Dalam konteks kepentingan bangsa, para pendiri negara ini sejak awal memandang perlunya badan intelijen. Kita mengenal Badan Intelijen Negara--dulu Badan Koordinasi Intelijen Negara--dan Badan Intelijen Strategis untuk kepentingan militer. Ada satu lagi lembaga yang tidak terkenal tapi perannya sangat penting, yakni Lembaga Sandi Negara. Saking tidak terkenalnya, pada waktu awal menjadi anggota DPR pada 1999, saya baru tahu keberadaan lembaga yang berdiri pada 1946 ini.

Sayang, sikap para pejabat terhadap pengamanan rahasia negara sangat rendah, khususnya di luar lingkungan pejabat keamanan. Pengalaman saya selama 10 tahun di Komisi Pertahanan DPR menunjukkan bahwa para pejabat umumnya enggan menggunakan sistem keamanan komunikasi yang minimal sekalipun. Jadi, dengan kata lain, menyadap komunikasi pejabat Indonesia, apalagi pejabat politik seperti anggota DPR, DPD, bahkan sejumlah menteri, bisa dikatakan sangat mudah. 

Ketika saya menjadi anggota Komisi I selama sepuluh tahun sejak 1999, kami sangat memprioritaskan proteksi keamanan komunikasi di antara para pejabat. Landasan hukum pun sudah disiapkan dengan sejumlah peraturan pemerintah. Kendala utamanya bukan pada teknologi, melainkan perilaku para pejabat itu sendiri.

Pada umumnya para tokoh, seperti anggota DPR, gubernur, politikus, atau pejabat tinggi, merasa tidak perlu ada yang disembunyikan. Dulu masyarakat sempat gempar, tapi hanya sesaat, ketika percakapan antara Presiden B.J. Habibie dan Jaksa Agung Andi Ghalib terbuka ke publik. Tapi, mungkin, karena saat itu bukan hasil sadapan intelijen asing, masyarakat cepat melupakan dan merasa adem ayem.

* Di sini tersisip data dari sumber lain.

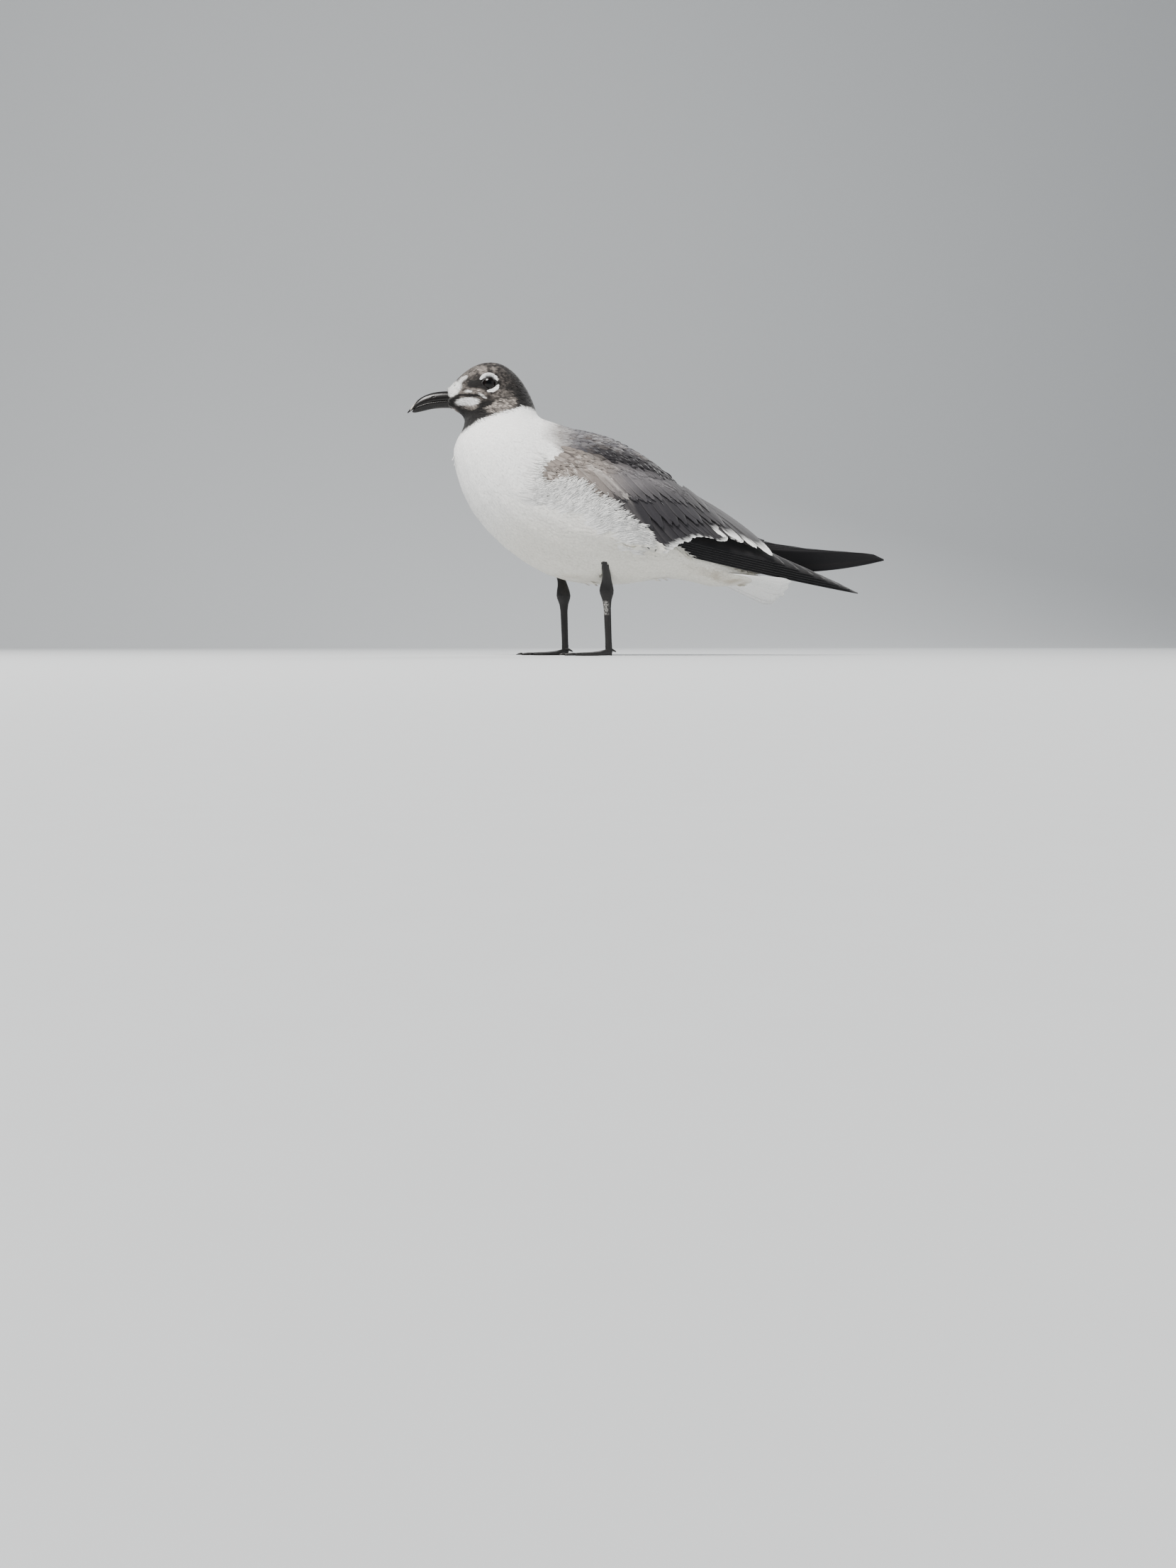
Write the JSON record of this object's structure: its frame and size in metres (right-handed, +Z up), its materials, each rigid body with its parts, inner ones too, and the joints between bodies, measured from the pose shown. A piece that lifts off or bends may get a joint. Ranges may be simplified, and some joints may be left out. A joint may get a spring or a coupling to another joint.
{
  "type": "standing laughing gull model",
  "caption": "Life-size standing gull with a worn dark hood, white body, grey folded wings and crossed black wing tips, on webbed feet.",
  "frame": {"origin": "on the floor under the middle of the whole bird", "axes": "+Z up, the bird faces -X, its left side is towards -Y"},
  "size_m": [0.4052, 0.1054, 0.2393],
  "materials": {
    "white_plumage": "matt white body feathers",
    "grey_plumage": "matt slate-grey wing feathers, worn brownish",
    "hood": "short matt dark grey-brown feathers, mottled white in front",
    "black_quills": "smooth black flight feathers with a faint sheen",
    "horn": "black horn, satin and scratched",
    "leg": "dark scaled skin",
    "eye": "wet, clear and dark"
  },
  "bodies": {
    "root": {"head": "hood", "neck": "white_plumage", "trunk": "white_plumage", "rump": "white_plumage", "tail": "white_plumage", "bill_upper": "horn", "bill_lower": "horn", "eye_left": "eye", "eye_right": "eye", "scapulars_left": "grey_plumage", "scapulars_right": "grey_plumage", "wing_left": "grey_plumage", "wing_right": "grey_plumage", "primaries_left": "black_quills", "primaries_right": "black_quills", "tibia_left": "leg", "tibia_right": "leg", "tarsus_left": "leg", "tarsus_right": "leg", "foot_left": "leg", "foot_right": "leg", "claw_left_1": "horn", "claw_left_2": "horn", "claw_left_3": "horn", "claw_right_1": "horn", "claw_right_2": "horn", "claw_right_3": "horn"}
  },
  "joints": []
}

Para bupati dan gubernur umumnya juga tidak menganggap penting satuan pengaman komunikasi. Mereka tidak paham bahwa komunikasi seperti SMS, e-mail, dan faksimile, sangat mudah dideteksi pihak lain. Perang dagang saat ini juga sudah melibatkan perang intelijen ekonomi. Di Swiss, masyarakat sangat sadar bahwa pengetahuan adalah kekuatan. Karena itu, pengamanan data sangat diprioritaskan oleh pemerintah dan perusahaan di Swiss. 

Bisa dikatakan, saat ini kemampuan teknologi persandian dan sekuriti komunikasi sudah sangat tinggi. Sayang kurang dimanfaatkan semaksimal mungkin oleh para pemangku kepentingan. Cara menjebol komunikasi bermacam-macam, ada yang dengan memasang BTS palsu, membajak komputer atau server pemerintah, bisa juga dengan "cara klasik", yaitu mengirim hadiah atau karangan bunga yang di dalamnya ditanami mini transmitter. Ada lagi yang agak sederhana dengan menanam transmitter di ruang rapat, dinding, atau pintu kamar kerja pejabat. 

Sesungguhnya, dengan kecanggihan teknologi penyadapan NSA, semua komputer yang terhubung dengan Internet bisa dibobol. Karena itu, sekali lagi, pengamanan hanya bisa dilakukan jika alat komunikasi para pejabat kita disandikan. Ini hanya bisa dilakukan jika para pejabat mempunyai tingkat kesadaran keamanan yang baik.